Basically, there were more properties for sale last year under $300,000, Johnson said. In 2008 in Bellingham, 50 percent of the market was under $300,000. This year 54 percent was under $300,000, which helped bring down the median price.
This has given some buyers a false sense of confidence when negotiating the purchase price, Johnson said.
“We’ve got a lot of bargain hunters out there right now, and I get a lot of people who feel like they can offer a much lower price and that the seller will be grateful,” Johnson said. “That is not always the case.”
Short sale, long process
Distressed properties such as short sales or bank-owned homes are also a large factor in declining median prices. As of Dec. 31, 2009, there were 86 pending home sales and more than half of them were distressed properties, Johnson said.
“Distressed properties tend to be more aggressively priced than the typical residential listing,” Johnson said. “As long as they continue to constitute a sizable percentage of the market, there probably will be downward pressure on prices.”
Short sales also skew market statistics because the transaction can take up to six months to complete, during which time they show up as pending sales. Thus, the number of pending sales last year was inflated by these long transactions.
But that could soon change, said Tom Follis of Wm. T. Follis Realtors. Foreclosure rates in Whatcom County during the last quarter stabilized, meaning that fewer short sales are on the horizon.
In fact, Follis said he is confident that the market is nearing a turning point. Sales were fairly stable and flat in 2009 and there weren’t any major changes in the county as a whole — at least compared to 2008 when the number of homes sold dropped 26 percent.
“There’s almost no new residential housing stock coming into the marketplace,” Follis said. “My fear is that as the listing inventory continues to diminish and as properties sell, if they’re not replaced, there is going to be an upward pressure in the marketplace and values will rise quickly.”
In other words, the demand could soon be much greater than the supply, which could be the start of another housing bubble.

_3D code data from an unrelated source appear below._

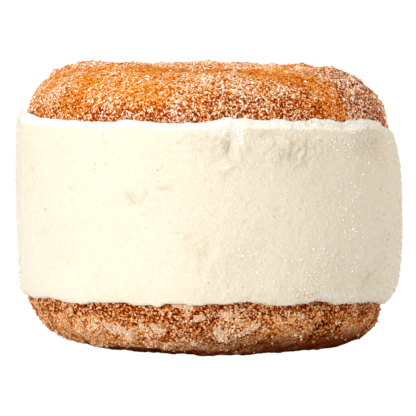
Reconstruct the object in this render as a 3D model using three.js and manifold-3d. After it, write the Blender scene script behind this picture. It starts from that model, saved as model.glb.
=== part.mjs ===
// A doughnut ice cream sandwich: a cinnamon sugar ring doughnut, sliced level, with a thick round of vanilla
// ice cream between its halves. Millimetres, +Z up, origin under the middle at the height that it rests on.
// Bearings run anticlockwise from +X, seen from above, and the front of the sandwich faces -Y.
//
// Nodes: doughnut_bottom, ice_cream, doughnut_top. Each is turned on a lathe and then made uneven, as food is:
// the slices lean, the crust has crags, and lumps of sugar are fused to it.

import * as THREE from "three";
import { mergeVertices } from "three/addons/utils/BufferGeometryUtils.js";
import Module from "manifold-3d";

const wasm = await Module();
wasm.setup();

// ---- Driving dimensions -------------------------------------------------------------------------------------

const COLUMNS = 84; // steps round each turned piece
const JOINT_GAP = 0.3; // between a doughnut half and the ice cream

// The two levels at which the ice cream meets the doughnut, where they cross the axis, and how they slope there.
const TOP_JOINT = { level: 49.7, slopeX: -0.03, slopeY: -0.03 };
const BOTTOM_JOINT = { level: 10.5, slopeX: -0.03, slopeY: -0.045 };
const WARP = { rise: 0.6, radius: 42.5, bearing: degrees(-50) }; // both joints curl up along this bearing

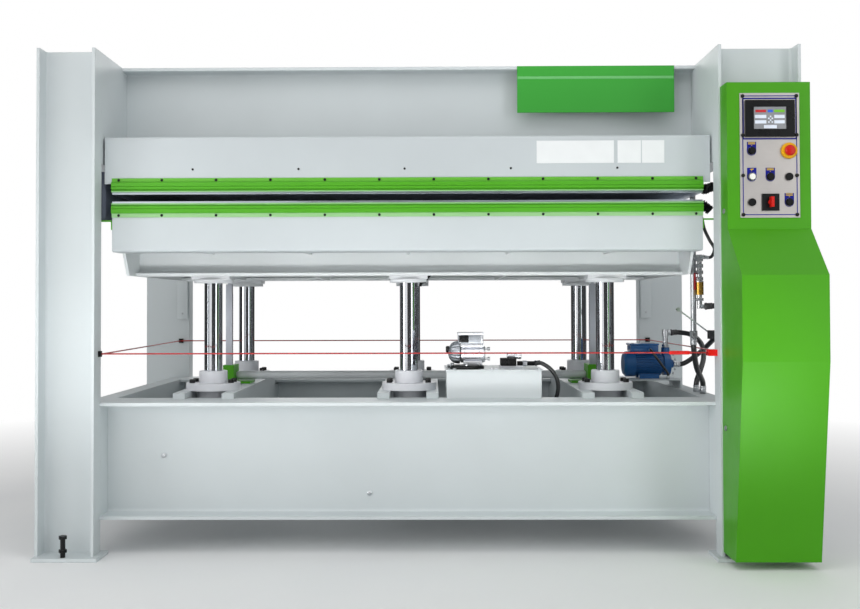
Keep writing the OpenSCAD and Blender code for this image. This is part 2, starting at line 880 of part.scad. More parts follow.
// Threaded pipe and elbow that stand on the pump's outlet
module pump_outlet_pipe() {
    pipe_d = 24;
    low_z = pump_z + outlet_port_h;
    color(steel)
        translate([outlet_x, pump_y, 0]) {
            translate([0, 0, low_z]) cylinder(d = pipe_d, h = outlet_z - low_z);
            translate([0, 0, low_z + 2]) cylinder(d = pipe_d + 10, h = 14, $fn = 6);
            translate([0, 0, outlet_z - 18]) cylinder(d = pipe_d + 8, h = 34);
            translate([0, 0, outlet_z]) rotate([0, 90, 0]) cylinder(d = pipe_d + 4, h = outlet_elbow);
        }
}

shelf_t = 5;
shelf_z = pump_z - water_motor_d / 2 - 16;
shelf_w = 240;
shelf_over = 20;

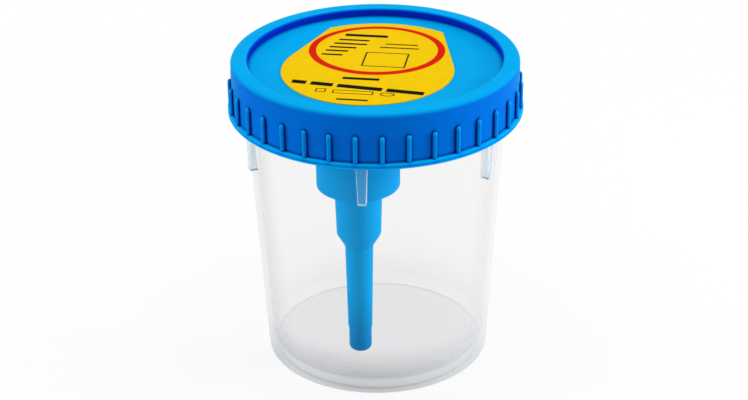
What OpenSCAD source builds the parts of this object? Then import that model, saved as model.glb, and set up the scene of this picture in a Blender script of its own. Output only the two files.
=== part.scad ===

The market for commercial property took a big hit in 2009 and it probably won’t get any better this year, Follis said. Office and retail vacancies are up and taking longer to lease or sell.
“The commercial and industrial market will continue to lag behind the residential market,” he said. “It will probably be another year until the commercial market starts to show signs of good health.”
The good news is that if you are in the market for commercial space, there is a lot of property on the market right now and “you can make some really good deals,” Follis added.
So what can we expect for 2010?
The tax credit is still enticing people to buy homes, Johnson said, but there will have to be some improvement in the overall economy for any significant change to happen.
“I don’t expect 2010 to be a whole lot better than 2009,” Johnson said. “Maybe there’ll be some incredible breakthrough and the economy will pick up and people will have jobs. But that’s the key: people need to be working.”
2009 real estate snapshot
Whatcom County: Median sales price: $258,950, down 6.5 percent from 2008. Total homes sold: 1,992, up 0.5 percent. Average days on market: 102, up 1 percent.
Bellingham: Median sales price: $288,444, down 3.5 percent from 2008. Total homes sold: 910, up 3.3 percent. Average days on market: 92, unchanged from previous year.
Lynden: Median sales price: $268,850, down 9.5 percent from 2008. Total homes sold: 154, down 15.4 percent. Average days on market: 108, down 10.7 percent.
Ferndale: Median sales price: $262,950, down 9.7 percent from 2008. Total homes sold: 247, down 4.3 percent. Average days on market: 98, down 4.9 percent.
Blaine/ Birch Bay: Median sales price: $223,600, down 10.6 percent from 2008. Total homes sold: 251, up 5 percent. Average days on market: 131, up 72.4 percent.
Sudden Valley: Median sales price: $231,700, down 9.4 percent from 2008. Total homes sold: 152, up 7 percent. Average days on market: 108, up 4.9 percent.